Monday night wasn't so routine.
Before going to sleep around midnight, I grabbed my toothbrush from my box and immediately applied toothpaste. There isn't any toothpaste where I was planning to brush.
After crawling out of my cardboard box and into the cold night air, I shuffled over to the front doors of the library, anxiously awaiting the warmth of building.
Clutching my toothbrush, I proceeded to a library bathroom. I wet my brush, and hit my teeth.
A strange feeling came over me when the first person walked into the bathroom.
I felt so weird. I felt so out of place. I felt like a spectacle. But I kept brushing.
The man approached the sink next to mine and glanced at me. He looked curious, but remained silent.
I might have explained the situation, but I had a mouthful of toothpaste.
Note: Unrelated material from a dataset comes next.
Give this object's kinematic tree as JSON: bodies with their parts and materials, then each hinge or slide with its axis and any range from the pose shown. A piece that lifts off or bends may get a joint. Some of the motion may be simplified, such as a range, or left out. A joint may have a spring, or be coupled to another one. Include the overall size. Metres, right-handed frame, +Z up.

Another example: Because of the cramped space in a box, trying to apply deodorant can become a little awkward. Solution: Step outside and apply deodorant in the middle of campus. Problem: Now you're the weird guy who's applying deodorant in the middle of campus.

A Week in a Box - Introduction

Allie Thebeau, a junior at MU, naps in her cardboard box on Tuesday outside of the library on MU's campus. Allie and the rest of the executive board of MU's Habitat for Humanity are sleeping in cardboard boxes all week as a fundraiser.

“Are you guys really sleeping out here?” I’ve heard the question a half-dozen times in the past two days, and it makes me laugh every time. Yes. I really am sleeping in a box. The sleeping bag isn’t just for show.
This week I’m taking part in a fundraiser for MU’s Campus Chapter of Habitat for Humanity called “Shack-in-the-Box.” Since Monday, a group of friends and I – Habitat’s executive board – have been sleeping out in cardboard appliance boxes outside of Ellis Library on MU’s campus. We’ll be attending class all week, but we won’t be returning to our homes until Friday.
I’ll be updating this blog all week with pictures and posts about my experiences living in a box, so check back to find out how I’m doing.